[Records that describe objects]
- - - - -

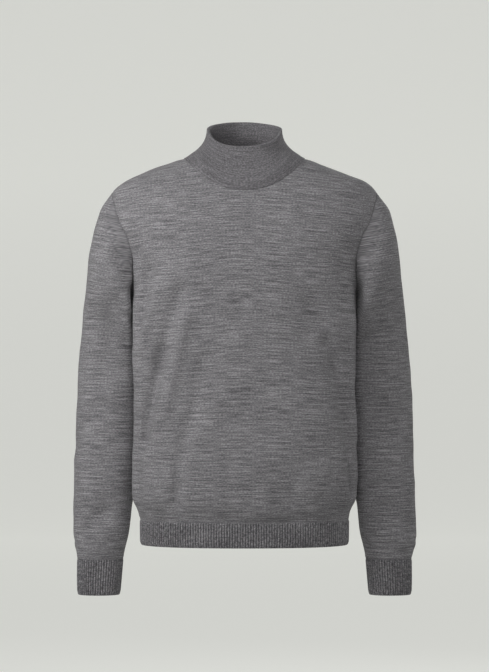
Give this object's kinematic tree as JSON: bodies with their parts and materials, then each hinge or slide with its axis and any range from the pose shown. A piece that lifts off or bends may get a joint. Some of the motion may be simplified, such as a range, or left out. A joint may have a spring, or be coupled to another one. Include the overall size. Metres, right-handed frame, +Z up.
{
  "type": "turtleneck sweater",
  "caption": "Fine-knit long-sleeved sweater with a folded turtleneck collar and ribbed hem and cuffs, filled out as if worn.",
  "frame": {"origin": "the middle of the neck hole at the height of the shoulders, where the wearer's shoulders and neck hold the sweater up", "axes": "+Z up along the wearer's body, -Y the front of the sweater, +X the wearer's left"},
  "size_m": [0.5996, 0.2347, 0.8282],
  "materials": {
    "front_panel_cloth": "matt fine jersey, grey melange",
    "back_panel_cloth": "matt fine jersey, grey melange",
    "sleeve_left_cloth": "matt fine jersey, grey melange",
    "sleeve_right_cloth": "matt fine jersey, grey melange",
    "collar_cloth": "matt fine jersey, grey melange",
    "hem_front_cloth": "matt knitted rib, grey melange",
    "hem_back_cloth": "matt knitted rib, grey melange",
    "cuff_left_cloth": "matt knitted rib, grey melange",
    "cuff_right_cloth": "matt knitted rib, grey melange"
  },
  "bodies": {
    "root": {"front_panel": "front_panel_cloth", "back_panel": "back_panel_cloth", "sleeve_left": "sleeve_left_cloth", "sleeve_right": "sleeve_right_cloth", "collar": "collar_cloth", "hem_front": "hem_front_cloth", "hem_back": "hem_back_cloth", "cuff_left": "cuff_left_cloth", "cuff_right": "cuff_right_cloth"}
  },
  "joints": []
}
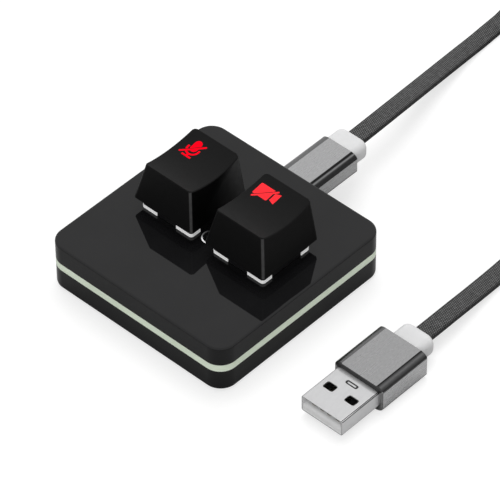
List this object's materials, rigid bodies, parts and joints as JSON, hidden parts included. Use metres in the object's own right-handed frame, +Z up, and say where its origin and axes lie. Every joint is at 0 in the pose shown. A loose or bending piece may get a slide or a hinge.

- - - - -

**THE PROBLEM:** Make an exact copy of every entry.

**SOLUTION:**
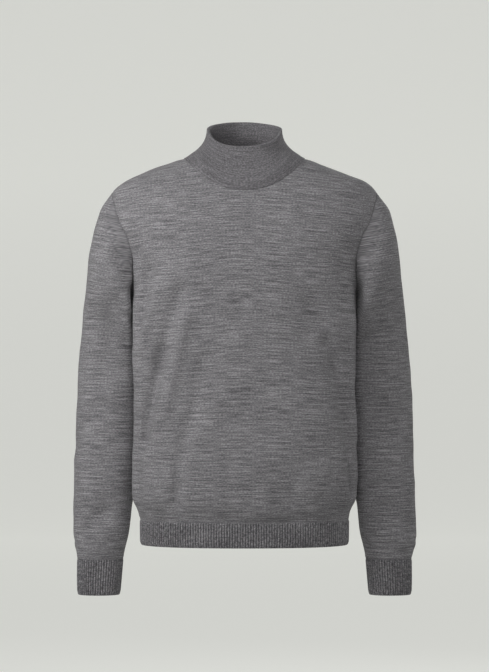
Give this object's kinematic tree as JSON: bodies with their parts and materials, then each hinge or slide with its axis and any range from the pose shown. A piece that lifts off or bends may get a joint. Some of the motion may be simplified, such as a range, or left out. A joint may have a spring, or be coupled to another one. Include the overall size. Metres, right-handed frame, +Z up.
{
  "type": "turtleneck sweater",
  "caption": "Fine-knit long-sleeved sweater with a folded turtleneck collar and ribbed hem and cuffs, filled out as if worn.",
  "frame": {"origin": "the middle of the neck hole at the height of the shoulders, where the wearer's shoulders and neck hold the sweater up", "axes": "+Z up along the wearer's body, -Y the front of the sweater, +X the wearer's left"},
  "size_m": [0.5996, 0.2347, 0.8282],
  "materials": {
    "front_panel_cloth": "matt fine jersey, grey melange",
    "back_panel_cloth": "matt fine jersey, grey melange",
    "sleeve_left_cloth": "matt fine jersey, grey melange",
    "sleeve_right_cloth": "matt fine jersey, grey melange",
    "collar_cloth": "matt fine jersey, grey melange",
    "hem_front_cloth": "matt knitted rib, grey melange",
    "hem_back_cloth": "matt knitted rib, grey melange",
    "cuff_left_cloth": "matt knitted rib, grey melange",
    "cuff_right_cloth": "matt knitted rib, grey melange"
  },
  "bodies": {
    "root": {"front_panel": "front_panel_cloth", "back_panel": "back_panel_cloth", "sleeve_left": "sleeve_left_cloth", "sleeve_right": "sleeve_right_cloth", "collar": "collar_cloth", "hem_front": "hem_front_cloth", "hem_back": "hem_back_cloth", "cuff_left": "cuff_left_cloth", "cuff_right": "cuff_right_cloth"}
  },
  "joints": []
}
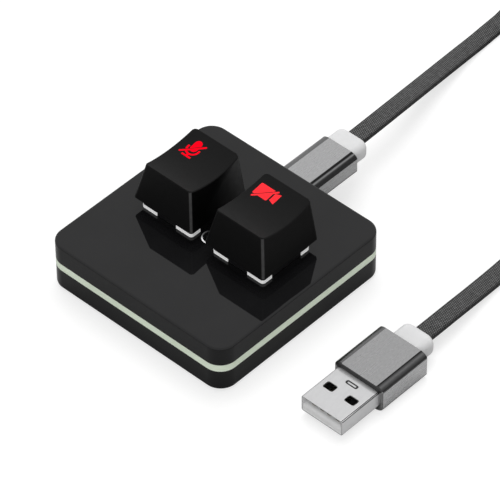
List this object's materials, rigid bodies, parts and joints as JSON, hidden parts included. Use metres in the object's own right-handed frame, +Z up, and say where its origin and axes lie. Every joint is at 0 in the pose shown. A loose or bending piece may get a slide or a hinge.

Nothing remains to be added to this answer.